INFORMATION SHOWN.
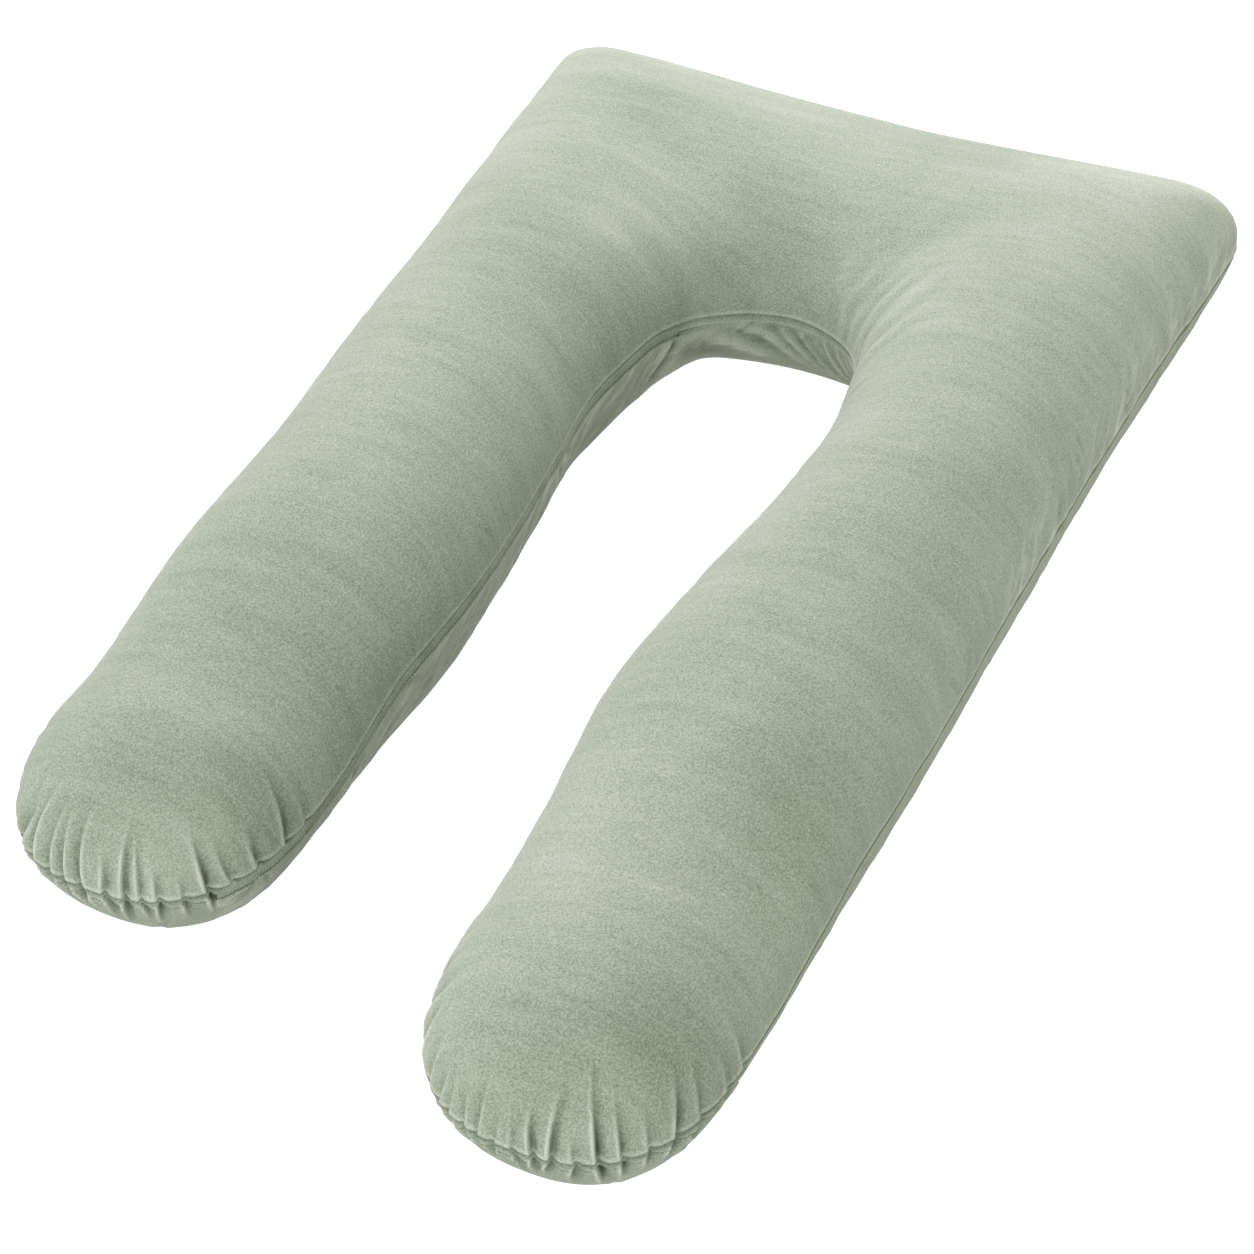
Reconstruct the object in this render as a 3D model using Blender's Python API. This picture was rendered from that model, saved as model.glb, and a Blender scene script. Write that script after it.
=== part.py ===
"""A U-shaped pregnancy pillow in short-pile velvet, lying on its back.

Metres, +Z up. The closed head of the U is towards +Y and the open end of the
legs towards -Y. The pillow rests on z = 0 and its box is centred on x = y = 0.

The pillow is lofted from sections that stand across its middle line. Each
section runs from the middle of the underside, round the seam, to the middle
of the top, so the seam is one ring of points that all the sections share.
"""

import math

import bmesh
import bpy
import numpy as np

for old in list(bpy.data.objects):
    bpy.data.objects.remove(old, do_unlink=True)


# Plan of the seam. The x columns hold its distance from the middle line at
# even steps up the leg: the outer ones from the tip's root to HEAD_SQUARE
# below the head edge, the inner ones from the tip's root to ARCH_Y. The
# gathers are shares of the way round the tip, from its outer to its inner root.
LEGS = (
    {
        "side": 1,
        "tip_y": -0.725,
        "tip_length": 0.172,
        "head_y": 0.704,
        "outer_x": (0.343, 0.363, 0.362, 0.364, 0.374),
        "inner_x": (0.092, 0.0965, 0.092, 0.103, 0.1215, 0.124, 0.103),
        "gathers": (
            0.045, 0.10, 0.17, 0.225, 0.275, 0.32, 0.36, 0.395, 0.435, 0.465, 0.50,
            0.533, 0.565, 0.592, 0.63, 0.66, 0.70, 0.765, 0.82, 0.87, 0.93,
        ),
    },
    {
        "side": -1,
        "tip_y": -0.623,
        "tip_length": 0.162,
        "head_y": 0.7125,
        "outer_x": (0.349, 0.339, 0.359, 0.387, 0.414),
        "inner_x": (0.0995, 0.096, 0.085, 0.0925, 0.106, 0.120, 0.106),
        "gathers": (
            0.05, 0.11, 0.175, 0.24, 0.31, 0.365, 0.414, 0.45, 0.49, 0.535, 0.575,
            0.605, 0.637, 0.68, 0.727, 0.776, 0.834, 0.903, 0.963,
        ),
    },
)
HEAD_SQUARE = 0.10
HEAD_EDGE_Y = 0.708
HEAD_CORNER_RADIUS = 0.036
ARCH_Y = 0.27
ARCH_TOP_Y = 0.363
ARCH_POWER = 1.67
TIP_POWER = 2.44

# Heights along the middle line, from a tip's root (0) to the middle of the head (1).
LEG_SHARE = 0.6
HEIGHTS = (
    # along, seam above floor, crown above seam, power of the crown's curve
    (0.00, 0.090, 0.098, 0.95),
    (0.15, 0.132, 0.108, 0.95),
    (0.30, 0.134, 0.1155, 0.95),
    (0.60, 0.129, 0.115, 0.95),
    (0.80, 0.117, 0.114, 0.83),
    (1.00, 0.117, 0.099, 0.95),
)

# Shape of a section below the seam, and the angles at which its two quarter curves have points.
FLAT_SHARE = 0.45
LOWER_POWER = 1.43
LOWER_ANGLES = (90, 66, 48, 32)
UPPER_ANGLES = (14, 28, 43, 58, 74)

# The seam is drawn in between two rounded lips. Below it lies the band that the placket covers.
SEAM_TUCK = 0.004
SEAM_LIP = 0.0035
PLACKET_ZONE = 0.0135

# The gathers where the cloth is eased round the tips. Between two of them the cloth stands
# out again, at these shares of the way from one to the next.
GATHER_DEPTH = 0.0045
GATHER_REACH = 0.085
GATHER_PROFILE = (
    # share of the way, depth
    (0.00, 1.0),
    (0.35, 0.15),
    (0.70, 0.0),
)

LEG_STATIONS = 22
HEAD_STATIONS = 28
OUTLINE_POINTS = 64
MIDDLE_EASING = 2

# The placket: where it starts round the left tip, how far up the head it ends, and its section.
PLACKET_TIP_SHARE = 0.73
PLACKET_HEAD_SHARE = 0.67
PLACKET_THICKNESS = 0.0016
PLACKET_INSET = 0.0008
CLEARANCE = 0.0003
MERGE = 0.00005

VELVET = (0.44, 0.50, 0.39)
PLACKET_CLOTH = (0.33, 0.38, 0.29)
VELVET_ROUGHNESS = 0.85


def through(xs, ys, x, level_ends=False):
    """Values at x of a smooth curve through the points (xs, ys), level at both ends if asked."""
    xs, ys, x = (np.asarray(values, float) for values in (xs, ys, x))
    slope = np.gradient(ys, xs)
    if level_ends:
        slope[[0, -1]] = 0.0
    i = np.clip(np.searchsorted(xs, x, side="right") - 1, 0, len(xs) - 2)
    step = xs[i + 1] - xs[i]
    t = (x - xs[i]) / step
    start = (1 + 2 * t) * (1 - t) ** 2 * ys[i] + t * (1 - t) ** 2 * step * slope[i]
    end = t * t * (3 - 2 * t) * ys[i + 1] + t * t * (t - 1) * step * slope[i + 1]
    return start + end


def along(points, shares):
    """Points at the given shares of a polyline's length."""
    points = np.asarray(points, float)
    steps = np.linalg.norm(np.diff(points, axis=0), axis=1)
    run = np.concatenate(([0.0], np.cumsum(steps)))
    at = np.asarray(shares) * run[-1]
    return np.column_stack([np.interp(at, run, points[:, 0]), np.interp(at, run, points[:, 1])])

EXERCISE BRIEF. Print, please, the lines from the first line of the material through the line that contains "bpy.data.objects.remove(old, do_unlink=True)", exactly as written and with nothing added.

ANSWER TO THIS PROBLEM.
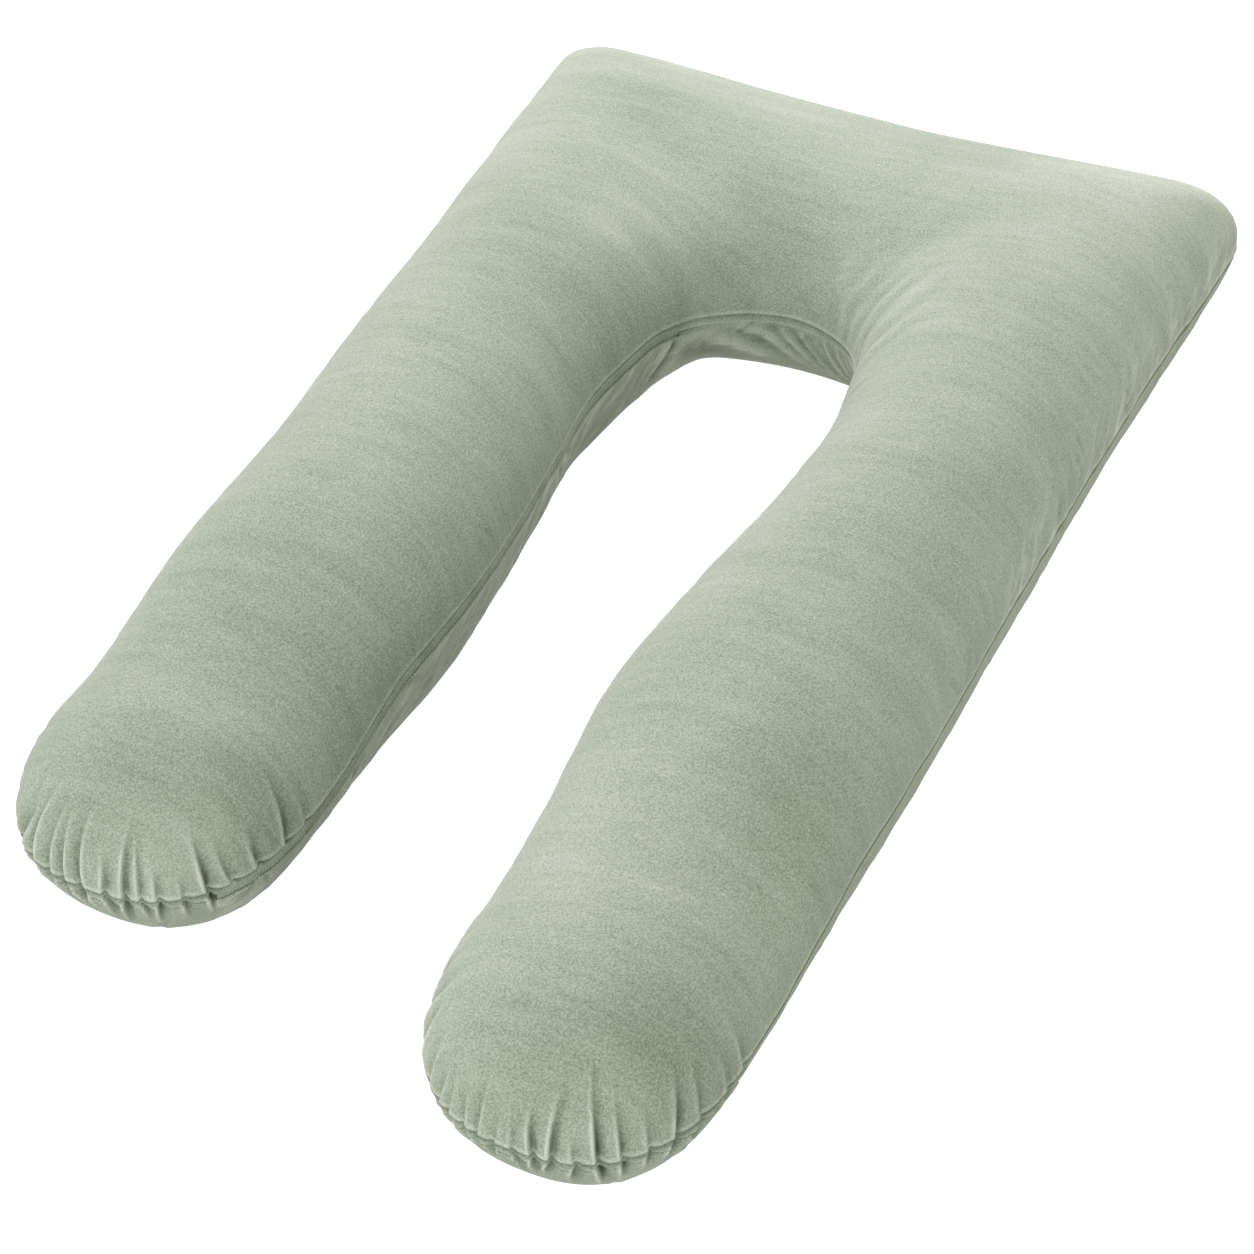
Reconstruct the object in this render as a 3D model using Blender's Python API. This picture was rendered from that model, saved as model.glb, and a Blender scene script. Write that script after it.
=== part.py ===
"""A U-shaped pregnancy pillow in short-pile velvet, lying on its back.

Metres, +Z up. The closed head of the U is towards +Y and the open end of the
legs towards -Y. The pillow rests on z = 0 and its box is centred on x = y = 0.

The pillow is lofted from sections that stand across its middle line. Each
section runs from the middle of the underside, round the seam, to the middle
of the top, so the seam is one ring of points that all the sections share.
"""

import math

import bmesh
import bpy
import numpy as np

for old in list(bpy.data.objects):
    bpy.data.objects.remove(old, do_unlink=True)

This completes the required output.